Implement an LFU cache with O(1) operations
Company: Salesforce
Role: Software Engineer
Category: Coding & Algorithms
Difficulty: medium
Interview Round: Onsite
Quick Answer: This question evaluates a candidate's ability to design and implement efficient data structures for caching, including understanding frequency-based eviction policies, maintaining recency ordering for tie-breaking, and meeting strict time-complexity guarantees.
Constraints
- 0 <= capacity <= 10^5
- 0 <= len(operations) <= 2 * 10^5
- Each operation is either "put key value" or "get key"
- -10^9 <= key, value <= 10^9
Examples
Input: (2, ["put 1 1", "put 2 2", "get 1", "put 3 3", "get 2", "get 3", "get 1"])
Expected Output: [1, -1, 3, 1]
Explanation: After `get 1`, key 1 has frequency 2 while key 2 has frequency 1. Inserting key 3 evicts key 2. The later gets return -1, 3, and 1.
Input: (2, ["put 1 10", "put 2 20", "put 3 30", "get 1", "get 2", "get 3"])
Expected Output: [-1, 20, 30]
Explanation: Keys 1 and 2 both have frequency 1 when key 3 is inserted, so the least recently used among them, key 1, is evicted.
Input: (2, ["put 1 10", "put 2 20", "put 1 15", "put 3 30", "get 1", "get 2", "get 3"])
Expected Output: [15, -1, 30]
Explanation: Updating key 1 changes its value to 15 and increases its frequency.
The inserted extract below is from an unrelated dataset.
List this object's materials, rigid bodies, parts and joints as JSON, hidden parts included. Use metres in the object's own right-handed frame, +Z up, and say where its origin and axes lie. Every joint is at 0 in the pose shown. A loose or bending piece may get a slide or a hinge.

When key 3 is inserted, key 2 is evicted because it has the lower frequency.
Input: (0, ["put 1 1", "get 1", "put 2 2", "get 2"])
Expected Output: [-1, -1]
Explanation: With capacity 0, nothing can be stored, so every get returns -1.
Input: (3, ["put 1 1", "put 2 2", "put 3 3", "get 1", "get 2", "get 2", "put 4 4", "get 3", "get 4", "get 1", "get 2"])
Expected Output: [1, 2, 2, -1, 4, 1, 2]
Explanation: Before inserting key 4, key 3 is the only key with frequency 1, so it is evicted. The remaining gets reflect the updated values and frequencies.
Hints
- Use one hash map to store each key's current value and frequency.
- To break ties by recency in O(1), keep an ordered structure for each frequency and track the current minimum frequency.